What is expected: Quote only the part that opens with the line containing "const goalball = new THREE.Group();" and closes with the line containing "metre = 0.001". Keep both of those lines.

Material:
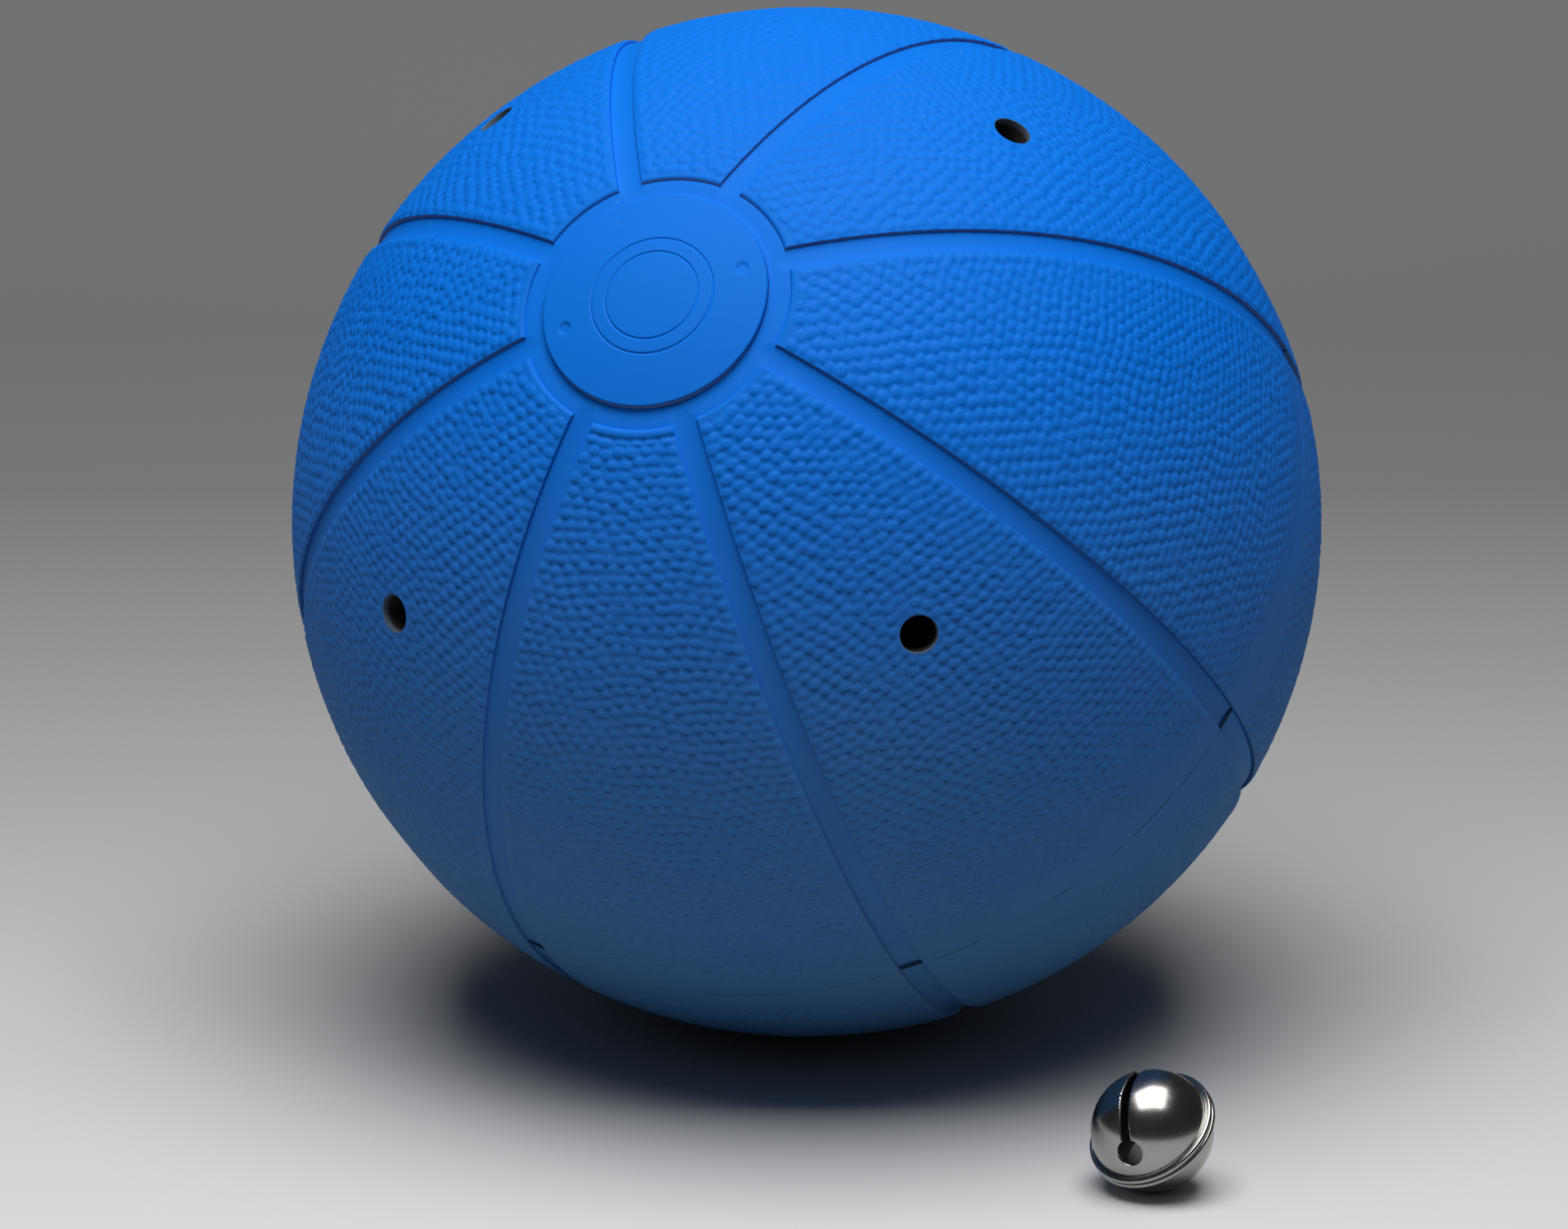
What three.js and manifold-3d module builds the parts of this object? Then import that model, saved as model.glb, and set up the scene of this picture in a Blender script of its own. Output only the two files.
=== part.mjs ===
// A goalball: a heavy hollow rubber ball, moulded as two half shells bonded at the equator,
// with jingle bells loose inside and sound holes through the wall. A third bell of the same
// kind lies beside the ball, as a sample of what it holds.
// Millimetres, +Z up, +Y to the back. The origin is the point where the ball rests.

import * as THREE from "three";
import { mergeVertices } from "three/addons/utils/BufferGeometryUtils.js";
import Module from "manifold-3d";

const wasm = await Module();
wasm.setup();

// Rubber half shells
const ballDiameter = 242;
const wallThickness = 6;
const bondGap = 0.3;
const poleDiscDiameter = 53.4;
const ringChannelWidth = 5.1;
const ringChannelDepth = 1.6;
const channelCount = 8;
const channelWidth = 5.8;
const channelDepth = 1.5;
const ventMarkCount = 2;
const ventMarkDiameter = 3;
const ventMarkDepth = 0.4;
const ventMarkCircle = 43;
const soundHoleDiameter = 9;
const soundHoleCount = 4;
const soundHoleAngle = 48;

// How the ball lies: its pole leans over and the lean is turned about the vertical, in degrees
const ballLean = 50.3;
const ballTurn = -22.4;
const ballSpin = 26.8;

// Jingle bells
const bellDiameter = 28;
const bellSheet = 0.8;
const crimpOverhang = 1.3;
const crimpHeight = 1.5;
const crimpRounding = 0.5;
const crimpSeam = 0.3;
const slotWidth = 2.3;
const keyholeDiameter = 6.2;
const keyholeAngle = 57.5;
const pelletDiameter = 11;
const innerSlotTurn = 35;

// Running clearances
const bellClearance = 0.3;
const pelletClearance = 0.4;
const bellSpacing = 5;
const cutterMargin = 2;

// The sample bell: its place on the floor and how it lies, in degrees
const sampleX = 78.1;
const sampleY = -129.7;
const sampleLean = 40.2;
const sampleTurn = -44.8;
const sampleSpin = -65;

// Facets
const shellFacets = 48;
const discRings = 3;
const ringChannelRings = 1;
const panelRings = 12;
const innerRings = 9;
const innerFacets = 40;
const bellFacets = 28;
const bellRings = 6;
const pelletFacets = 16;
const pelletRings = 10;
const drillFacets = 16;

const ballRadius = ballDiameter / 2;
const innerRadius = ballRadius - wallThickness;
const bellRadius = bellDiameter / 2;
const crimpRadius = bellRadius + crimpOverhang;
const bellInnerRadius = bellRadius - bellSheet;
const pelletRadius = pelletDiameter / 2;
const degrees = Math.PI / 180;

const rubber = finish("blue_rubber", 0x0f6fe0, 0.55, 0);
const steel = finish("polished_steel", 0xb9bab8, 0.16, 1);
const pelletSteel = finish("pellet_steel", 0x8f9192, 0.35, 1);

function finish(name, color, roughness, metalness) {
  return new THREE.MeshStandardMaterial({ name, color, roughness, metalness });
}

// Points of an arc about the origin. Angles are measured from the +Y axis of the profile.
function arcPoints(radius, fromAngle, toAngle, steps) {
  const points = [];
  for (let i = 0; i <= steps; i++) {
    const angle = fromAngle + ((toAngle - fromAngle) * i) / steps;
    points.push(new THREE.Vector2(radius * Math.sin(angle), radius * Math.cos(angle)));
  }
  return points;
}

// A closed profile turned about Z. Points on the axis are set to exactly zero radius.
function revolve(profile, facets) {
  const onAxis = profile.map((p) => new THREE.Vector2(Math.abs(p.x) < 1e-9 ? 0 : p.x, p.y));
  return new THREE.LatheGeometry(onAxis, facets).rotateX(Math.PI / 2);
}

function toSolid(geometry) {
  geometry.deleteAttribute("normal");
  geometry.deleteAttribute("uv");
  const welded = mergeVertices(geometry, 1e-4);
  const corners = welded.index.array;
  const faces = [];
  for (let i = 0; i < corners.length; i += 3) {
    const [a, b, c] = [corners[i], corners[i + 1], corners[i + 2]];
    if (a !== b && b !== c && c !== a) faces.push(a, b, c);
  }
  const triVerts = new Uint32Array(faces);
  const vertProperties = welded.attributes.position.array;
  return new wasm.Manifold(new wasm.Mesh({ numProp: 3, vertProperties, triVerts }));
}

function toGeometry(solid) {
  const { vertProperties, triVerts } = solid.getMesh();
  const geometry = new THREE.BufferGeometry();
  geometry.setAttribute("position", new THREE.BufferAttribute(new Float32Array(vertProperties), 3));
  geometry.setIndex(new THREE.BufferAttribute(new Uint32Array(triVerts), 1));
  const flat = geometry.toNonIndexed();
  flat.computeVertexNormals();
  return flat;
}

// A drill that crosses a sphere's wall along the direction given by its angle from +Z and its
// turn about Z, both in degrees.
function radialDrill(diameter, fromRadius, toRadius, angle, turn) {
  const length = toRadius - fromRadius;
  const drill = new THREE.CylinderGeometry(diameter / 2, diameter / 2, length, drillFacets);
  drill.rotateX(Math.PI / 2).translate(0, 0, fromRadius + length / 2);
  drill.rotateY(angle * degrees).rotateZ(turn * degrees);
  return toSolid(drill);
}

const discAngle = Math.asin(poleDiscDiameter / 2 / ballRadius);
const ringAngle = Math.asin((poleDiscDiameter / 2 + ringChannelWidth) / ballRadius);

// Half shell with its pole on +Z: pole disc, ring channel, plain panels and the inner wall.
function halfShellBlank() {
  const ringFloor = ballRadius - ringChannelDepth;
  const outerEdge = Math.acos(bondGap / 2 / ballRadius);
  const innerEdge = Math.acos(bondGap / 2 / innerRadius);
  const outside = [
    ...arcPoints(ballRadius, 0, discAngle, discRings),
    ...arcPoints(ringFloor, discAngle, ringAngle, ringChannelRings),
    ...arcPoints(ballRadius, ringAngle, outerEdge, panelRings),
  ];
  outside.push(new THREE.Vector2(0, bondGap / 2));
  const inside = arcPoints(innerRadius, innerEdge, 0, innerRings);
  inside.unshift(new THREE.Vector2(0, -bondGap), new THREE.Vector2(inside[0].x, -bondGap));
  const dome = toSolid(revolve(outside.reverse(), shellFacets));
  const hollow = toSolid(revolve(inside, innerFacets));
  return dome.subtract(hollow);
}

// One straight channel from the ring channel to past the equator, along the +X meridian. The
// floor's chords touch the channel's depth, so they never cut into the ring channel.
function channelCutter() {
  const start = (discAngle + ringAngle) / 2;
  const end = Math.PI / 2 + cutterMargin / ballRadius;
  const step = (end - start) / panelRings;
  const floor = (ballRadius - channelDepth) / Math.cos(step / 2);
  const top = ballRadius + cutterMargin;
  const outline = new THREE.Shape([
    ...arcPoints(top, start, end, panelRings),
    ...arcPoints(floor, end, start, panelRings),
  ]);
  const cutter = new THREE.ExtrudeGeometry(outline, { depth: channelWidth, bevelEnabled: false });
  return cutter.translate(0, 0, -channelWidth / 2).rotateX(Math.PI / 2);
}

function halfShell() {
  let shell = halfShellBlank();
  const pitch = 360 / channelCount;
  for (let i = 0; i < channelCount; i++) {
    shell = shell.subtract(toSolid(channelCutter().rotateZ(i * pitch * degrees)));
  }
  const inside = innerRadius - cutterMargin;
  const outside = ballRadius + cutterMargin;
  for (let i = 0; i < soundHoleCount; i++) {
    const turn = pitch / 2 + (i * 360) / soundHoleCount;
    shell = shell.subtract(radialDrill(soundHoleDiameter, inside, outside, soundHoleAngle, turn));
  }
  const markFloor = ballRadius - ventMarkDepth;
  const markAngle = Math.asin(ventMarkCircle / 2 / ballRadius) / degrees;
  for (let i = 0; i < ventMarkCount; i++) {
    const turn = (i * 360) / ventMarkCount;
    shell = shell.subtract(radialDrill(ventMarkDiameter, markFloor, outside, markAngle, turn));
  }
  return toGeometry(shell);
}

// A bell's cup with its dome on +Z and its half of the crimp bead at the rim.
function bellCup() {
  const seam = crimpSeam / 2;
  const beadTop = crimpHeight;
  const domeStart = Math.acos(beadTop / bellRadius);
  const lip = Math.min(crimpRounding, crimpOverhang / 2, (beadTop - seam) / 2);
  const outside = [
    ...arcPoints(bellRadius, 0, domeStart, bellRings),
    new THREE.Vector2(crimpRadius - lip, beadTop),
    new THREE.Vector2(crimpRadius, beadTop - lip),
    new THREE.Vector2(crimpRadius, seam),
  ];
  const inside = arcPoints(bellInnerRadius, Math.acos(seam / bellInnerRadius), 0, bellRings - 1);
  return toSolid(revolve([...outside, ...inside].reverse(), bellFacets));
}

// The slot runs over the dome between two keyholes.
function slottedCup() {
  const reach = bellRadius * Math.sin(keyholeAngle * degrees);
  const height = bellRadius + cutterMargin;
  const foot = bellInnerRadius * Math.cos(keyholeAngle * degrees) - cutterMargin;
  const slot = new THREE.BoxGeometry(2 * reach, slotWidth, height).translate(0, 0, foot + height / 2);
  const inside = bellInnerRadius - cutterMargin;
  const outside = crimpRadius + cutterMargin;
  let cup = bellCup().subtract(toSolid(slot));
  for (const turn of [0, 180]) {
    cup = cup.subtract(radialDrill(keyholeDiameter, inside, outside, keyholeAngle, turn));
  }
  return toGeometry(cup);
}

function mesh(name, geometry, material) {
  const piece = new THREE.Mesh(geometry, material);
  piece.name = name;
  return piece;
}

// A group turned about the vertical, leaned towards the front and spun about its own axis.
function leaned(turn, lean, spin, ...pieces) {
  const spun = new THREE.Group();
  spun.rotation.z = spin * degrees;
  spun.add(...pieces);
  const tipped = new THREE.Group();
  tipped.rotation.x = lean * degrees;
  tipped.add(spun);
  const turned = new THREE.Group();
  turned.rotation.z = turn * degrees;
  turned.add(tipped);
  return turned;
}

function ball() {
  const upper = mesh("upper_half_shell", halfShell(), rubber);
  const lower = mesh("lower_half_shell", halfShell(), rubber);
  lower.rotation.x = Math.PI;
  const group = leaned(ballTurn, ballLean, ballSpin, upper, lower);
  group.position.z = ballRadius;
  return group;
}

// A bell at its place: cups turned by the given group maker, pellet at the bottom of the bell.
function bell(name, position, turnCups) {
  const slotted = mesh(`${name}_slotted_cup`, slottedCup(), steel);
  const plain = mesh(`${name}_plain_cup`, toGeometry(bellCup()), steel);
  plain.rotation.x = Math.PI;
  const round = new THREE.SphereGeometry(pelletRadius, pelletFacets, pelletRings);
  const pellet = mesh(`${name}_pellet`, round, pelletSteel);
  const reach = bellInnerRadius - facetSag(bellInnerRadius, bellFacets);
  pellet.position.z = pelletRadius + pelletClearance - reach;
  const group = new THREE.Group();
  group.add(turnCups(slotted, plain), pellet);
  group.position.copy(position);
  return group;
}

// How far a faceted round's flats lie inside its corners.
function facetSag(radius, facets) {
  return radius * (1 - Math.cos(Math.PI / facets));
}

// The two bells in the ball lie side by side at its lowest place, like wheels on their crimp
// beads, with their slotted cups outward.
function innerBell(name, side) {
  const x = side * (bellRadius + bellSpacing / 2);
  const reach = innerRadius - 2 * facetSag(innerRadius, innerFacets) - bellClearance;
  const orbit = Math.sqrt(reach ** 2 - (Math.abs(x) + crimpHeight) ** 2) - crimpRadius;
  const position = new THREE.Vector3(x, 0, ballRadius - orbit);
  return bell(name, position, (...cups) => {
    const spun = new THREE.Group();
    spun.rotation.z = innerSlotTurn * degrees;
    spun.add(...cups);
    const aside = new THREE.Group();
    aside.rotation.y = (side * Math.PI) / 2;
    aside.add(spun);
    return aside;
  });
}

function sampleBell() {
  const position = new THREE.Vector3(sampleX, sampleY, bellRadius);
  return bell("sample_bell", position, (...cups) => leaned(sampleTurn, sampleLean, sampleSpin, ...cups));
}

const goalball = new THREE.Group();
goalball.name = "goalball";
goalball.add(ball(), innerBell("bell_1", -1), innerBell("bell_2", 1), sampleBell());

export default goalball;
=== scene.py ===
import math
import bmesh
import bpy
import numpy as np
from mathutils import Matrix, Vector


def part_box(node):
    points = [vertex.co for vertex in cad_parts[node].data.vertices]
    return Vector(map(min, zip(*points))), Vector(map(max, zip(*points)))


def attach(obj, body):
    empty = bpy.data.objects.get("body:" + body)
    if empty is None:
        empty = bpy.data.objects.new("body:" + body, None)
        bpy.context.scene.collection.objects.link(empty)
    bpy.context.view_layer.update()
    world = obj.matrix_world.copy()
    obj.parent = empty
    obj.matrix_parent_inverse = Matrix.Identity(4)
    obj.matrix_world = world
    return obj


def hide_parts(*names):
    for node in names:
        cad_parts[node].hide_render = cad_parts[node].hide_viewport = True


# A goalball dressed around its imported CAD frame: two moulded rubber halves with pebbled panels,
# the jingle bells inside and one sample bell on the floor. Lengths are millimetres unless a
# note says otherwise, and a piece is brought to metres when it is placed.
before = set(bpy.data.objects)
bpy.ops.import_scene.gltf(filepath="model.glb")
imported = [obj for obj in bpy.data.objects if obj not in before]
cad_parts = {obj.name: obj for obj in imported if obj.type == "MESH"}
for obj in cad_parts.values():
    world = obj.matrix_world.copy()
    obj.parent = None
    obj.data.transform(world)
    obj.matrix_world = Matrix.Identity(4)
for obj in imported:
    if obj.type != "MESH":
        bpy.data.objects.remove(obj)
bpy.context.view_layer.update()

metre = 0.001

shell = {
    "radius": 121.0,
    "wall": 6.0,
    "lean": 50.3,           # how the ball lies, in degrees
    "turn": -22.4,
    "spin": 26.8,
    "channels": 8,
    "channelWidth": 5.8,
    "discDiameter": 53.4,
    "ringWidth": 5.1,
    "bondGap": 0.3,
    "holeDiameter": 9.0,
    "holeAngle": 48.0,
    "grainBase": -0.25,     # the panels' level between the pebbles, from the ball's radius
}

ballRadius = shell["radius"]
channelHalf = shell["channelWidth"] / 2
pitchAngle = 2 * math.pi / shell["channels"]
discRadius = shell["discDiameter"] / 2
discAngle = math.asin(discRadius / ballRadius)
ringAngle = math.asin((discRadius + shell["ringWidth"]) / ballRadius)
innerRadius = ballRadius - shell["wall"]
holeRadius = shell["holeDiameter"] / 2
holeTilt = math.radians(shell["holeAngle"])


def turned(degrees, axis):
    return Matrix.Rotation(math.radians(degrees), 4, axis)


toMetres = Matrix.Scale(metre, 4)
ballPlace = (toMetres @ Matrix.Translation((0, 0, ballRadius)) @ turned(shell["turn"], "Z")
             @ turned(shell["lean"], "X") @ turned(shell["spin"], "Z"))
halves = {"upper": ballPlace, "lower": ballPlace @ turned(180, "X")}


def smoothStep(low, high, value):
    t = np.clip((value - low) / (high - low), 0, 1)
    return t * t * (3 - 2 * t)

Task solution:
const goalball = new THREE.Group();
goalball.name = "goalball";
goalball.add(ball(), innerBell("bell_1", -1), innerBell("bell_2", 1), sampleBell());

export default goalball;
=== scene.py ===
import math
import bmesh
import bpy
import numpy as np
from mathutils import Matrix, Vector


def part_box(node):
    points = [vertex.co for vertex in cad_parts[node].data.vertices]
    return Vector(map(min, zip(*points))), Vector(map(max, zip(*points)))


def attach(obj, body):
    empty = bpy.data.objects.get("body:" + body)
    if empty is None:
        empty = bpy.data.objects.new("body:" + body, None)
        bpy.context.scene.collection.objects.link(empty)
    bpy.context.view_layer.update()
    world = obj.matrix_world.copy()
    obj.parent = empty
    obj.matrix_parent_inverse = Matrix.Identity(4)
    obj.matrix_world = world
    return obj


def hide_parts(*names):
    for node in names:
        cad_parts[node].hide_render = cad_parts[node].hide_viewport = True


# A goalball dressed around its imported CAD frame: two moulded rubber halves with pebbled panels,
# the jingle bells inside and one sample bell on the floor. Lengths are millimetres unless a
# note says otherwise, and a piece is brought to metres when it is placed.
before = set(bpy.data.objects)
bpy.ops.import_scene.gltf(filepath="model.glb")
imported = [obj for obj in bpy.data.objects if obj not in before]
cad_parts = {obj.name: obj for obj in imported if obj.type == "MESH"}
for obj in cad_parts.values():
    world = obj.matrix_world.copy()
    obj.parent = None
    obj.data.transform(world)
    obj.matrix_world = Matrix.Identity(4)
for obj in imported:
    if obj.type != "MESH":
        bpy.data.objects.remove(obj)
bpy.context.view_layer.update()

metre = 0.001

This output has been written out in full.